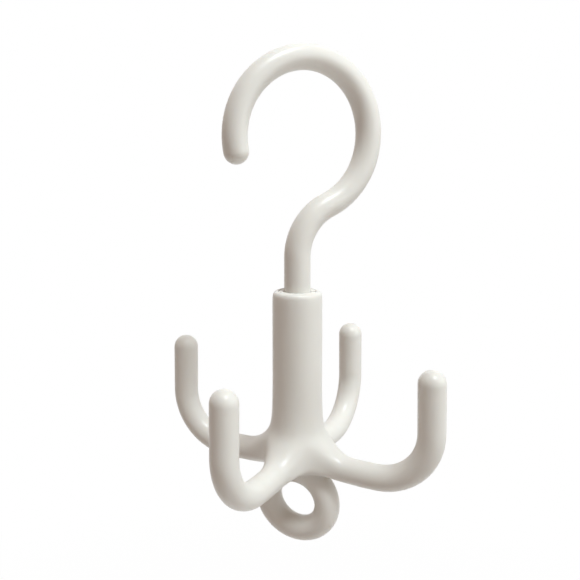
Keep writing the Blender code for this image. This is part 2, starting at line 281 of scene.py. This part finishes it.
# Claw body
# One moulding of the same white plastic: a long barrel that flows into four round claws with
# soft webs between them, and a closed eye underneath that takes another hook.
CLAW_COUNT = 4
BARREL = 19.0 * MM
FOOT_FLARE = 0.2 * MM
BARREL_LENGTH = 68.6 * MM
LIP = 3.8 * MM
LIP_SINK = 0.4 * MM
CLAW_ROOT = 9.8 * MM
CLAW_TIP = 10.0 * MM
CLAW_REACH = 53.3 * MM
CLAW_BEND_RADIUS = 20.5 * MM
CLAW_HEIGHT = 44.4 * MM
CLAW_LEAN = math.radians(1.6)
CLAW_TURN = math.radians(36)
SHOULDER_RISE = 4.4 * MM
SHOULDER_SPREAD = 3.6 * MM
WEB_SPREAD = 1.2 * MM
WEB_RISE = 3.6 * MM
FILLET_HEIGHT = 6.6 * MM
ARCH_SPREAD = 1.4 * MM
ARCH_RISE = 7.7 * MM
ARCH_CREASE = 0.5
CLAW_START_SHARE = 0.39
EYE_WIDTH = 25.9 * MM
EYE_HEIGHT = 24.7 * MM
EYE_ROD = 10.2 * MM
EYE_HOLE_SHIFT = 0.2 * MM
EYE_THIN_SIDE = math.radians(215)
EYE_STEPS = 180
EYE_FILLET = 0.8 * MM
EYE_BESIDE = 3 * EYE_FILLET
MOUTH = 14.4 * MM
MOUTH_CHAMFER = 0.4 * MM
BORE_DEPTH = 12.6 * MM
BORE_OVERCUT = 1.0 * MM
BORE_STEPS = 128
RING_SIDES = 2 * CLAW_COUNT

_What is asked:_
Please output the entire listing exactly as it stands.

_Response:_
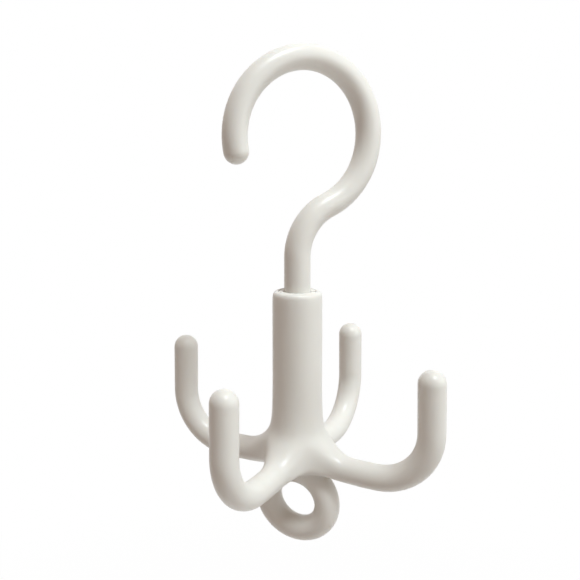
Keep writing the Blender code for this image. This is part 2, starting at line 281 of scene.py. This part finishes it.
# Claw body
# One moulding of the same white plastic: a long barrel that flows into four round claws with
# soft webs between them, and a closed eye underneath that takes another hook.
CLAW_COUNT = 4
BARREL = 19.0 * MM
FOOT_FLARE = 0.2 * MM
BARREL_LENGTH = 68.6 * MM
LIP = 3.8 * MM
LIP_SINK = 0.4 * MM
CLAW_ROOT = 9.8 * MM
CLAW_TIP = 10.0 * MM
CLAW_REACH = 53.3 * MM
CLAW_BEND_RADIUS = 20.5 * MM
CLAW_HEIGHT = 44.4 * MM
CLAW_LEAN = math.radians(1.6)
CLAW_TURN = math.radians(36)
SHOULDER_RISE = 4.4 * MM
SHOULDER_SPREAD = 3.6 * MM
WEB_SPREAD = 1.2 * MM
WEB_RISE = 3.6 * MM
FILLET_HEIGHT = 6.6 * MM
ARCH_SPREAD = 1.4 * MM
ARCH_RISE = 7.7 * MM
ARCH_CREASE = 0.5
CLAW_START_SHARE = 0.39
EYE_WIDTH = 25.9 * MM
EYE_HEIGHT = 24.7 * MM
EYE_ROD = 10.2 * MM
EYE_HOLE_SHIFT = 0.2 * MM
EYE_THIN_SIDE = math.radians(215)
EYE_STEPS = 180
EYE_FILLET = 0.8 * MM
EYE_BESIDE = 3 * EYE_FILLET
MOUTH = 14.4 * MM
MOUTH_CHAMFER = 0.4 * MM
BORE_DEPTH = 12.6 * MM
BORE_OVERCUT = 1.0 * MM
BORE_STEPS = 128
RING_SIDES = 2 * CLAW_COUNT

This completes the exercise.